Algumas reflexões sobre o destino universal dos bens e a necessidade de cooperação internacional diante dos desafios do nosso Planeta e das reivindicações territoriais feitas pelo recém-eleito presidente dos Estados Unidos, Donald Trump

por Benedetto Gui

Publicado na revista Città Nuova (edição italiana) em 13/01/2025

Trump quer comprar a Groenlândia, por motivos estratégicos e por seus recursos naturais (em particular minerais e hidrelétricos); ele se apoia na proteção militar que os Estados Unidos oferecem à ilha desde a Segunda Guerra Mundial e ameaça impor tarifas – ou algo pior – caso não seja atendido.

A Dinamarca apela ao princípio da inviolabilidade das fronteiras estabelecidas. Depois, há os 60 mil habitantes, que também teriam bons motivos para reivindicar a independência e, portanto, a posse daquele território.

Acrescentemos alguns dados geográficos. A Groenlândia tem uma superfície quase 15 vezes maior que a de Bangladesh, onde 175 milhões de habitantes têm de se contentar com um território menor que a metade da já populosa Itália. Os EUA, com cerca de 350 milhões de habitantes, já dispõem de quase 10 milhões de quilômetros quadrados: aproximadamente o mesmo que a Europa (incluindo a Rússia europeia), que tem 750 milhões de habitantes, e um pouco mais que a China, com 1,4 bilhão de habitantes. A Dinamarca tem 6 milhões de habitantes e um território do tamanho da Lombardia e do Vêneto juntos, que somam 15 milhões de pessoas. Cada um dos três concorrentes pode reivindicar alguma razão para possuir a Groenlândia.
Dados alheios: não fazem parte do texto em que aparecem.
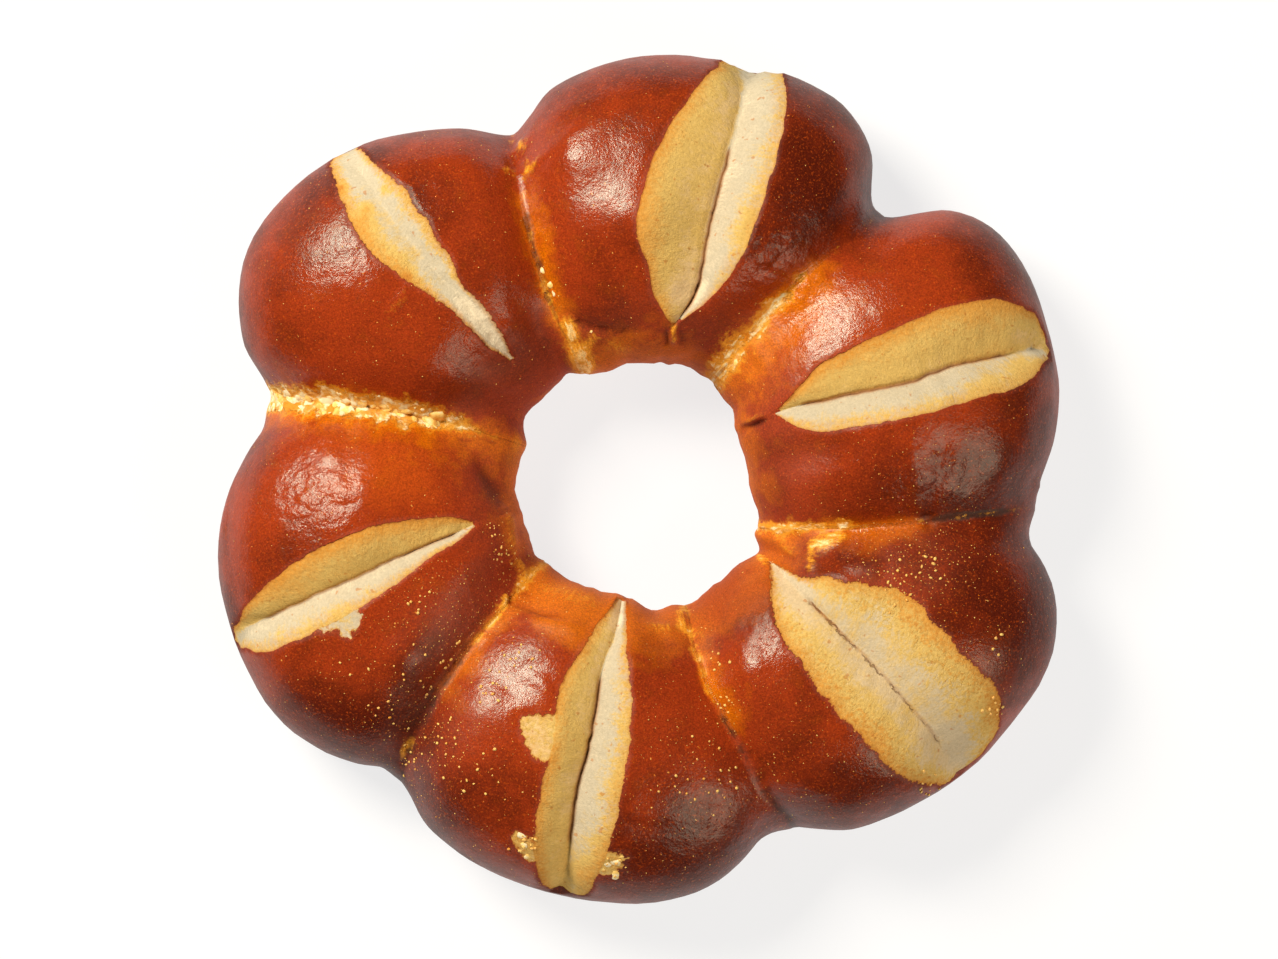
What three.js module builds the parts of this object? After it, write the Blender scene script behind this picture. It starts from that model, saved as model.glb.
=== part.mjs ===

Os EUA, por sua força econômica e suas responsabilidades militares dentro da OTAN. A Dinamarca, por ter tido a posse reconhecida na época de Napoleão, no momento da separação da Noruega (a primeira nação europeia a assumir o controle da ilha, ainda que de forma intermitente). Os groenlandeses, em grande parte de etnia Inuit, vivem ali desde a pré-história, e isso deveria ser motivo suficiente para terem direito ao autogoverno. Nem sempre é assim, como ensina o caso dos cerca de 30 milhões de curdos, população largamente majoritária em amplas regiões entre Turquia, Irã, Iraque e Síria, que nunca conseguiu ver reconhecida sua independência.

Todas as três alternativas, se significarem que um desses três grupos poderá se apropriar exclusivamente dos recursos dessa imensa ilha ainda quase intocada, são más soluções para quem acredita que a Terra é patrimônio comum da humanidade.

Com razão, o pensamento social da Igreja nunca quis atribuir valor absoluto nem ao direito de propriedade dos indivíduos sobre casas, terras ou outros bens, nem à soberania das nações sobre os territórios dentro de suas fronteiras. Tais direitos, adquiridos ao longo do tempo com procedimentos mais ou menos justificáveis, devem ser vistos mais como convenções úteis para evitar um conflito contínuo entre inúmeros possíveis concorrentes e para dar aos seus titulares a liberdade e o incentivo de utilizá-los de forma útil – mas sempre tendo em mente a “destinação universal” dos bens da Terra.

Mas então, o que está em discussão não seria apenas a titularidade da Groenlândia, ou futuramente da Antártica, mas também a dos vastos territórios siberianos, conquistados pelos russos entre os séculos XVI e XVII; ou a de várias partes do continente americano, conquistadas por povos europeus ocidentais; ou a da península Arábica, conquistada (junto com muitos outros territórios) pelo primeiro Estado islâmico.

É claro que esses são apenas três dos inúmeros exemplos de conquistas à força de espada ou de canhões, de territórios que depois se revelaram muito relevantes em termos de recursos do subsolo — que, aliás, seus ocupantes não conheciam nem podiam imaginar.

Reconheço que tudo isso pode soar como pura utopia, ainda mais em tempos em que a reivindicação violenta de territórios voltou à tona com força, assim como a reafirmação do direito de expulsar qualquer um que tente se aproximar das próprias fronteiras. Mas o que nos lembra que os recursos da Terra devem ser geridos de forma cooperativa é a emergência climática — da qual nem mesmo as metrópoles mais avançadas dos poderosos Estados Unidos conseguem escapar.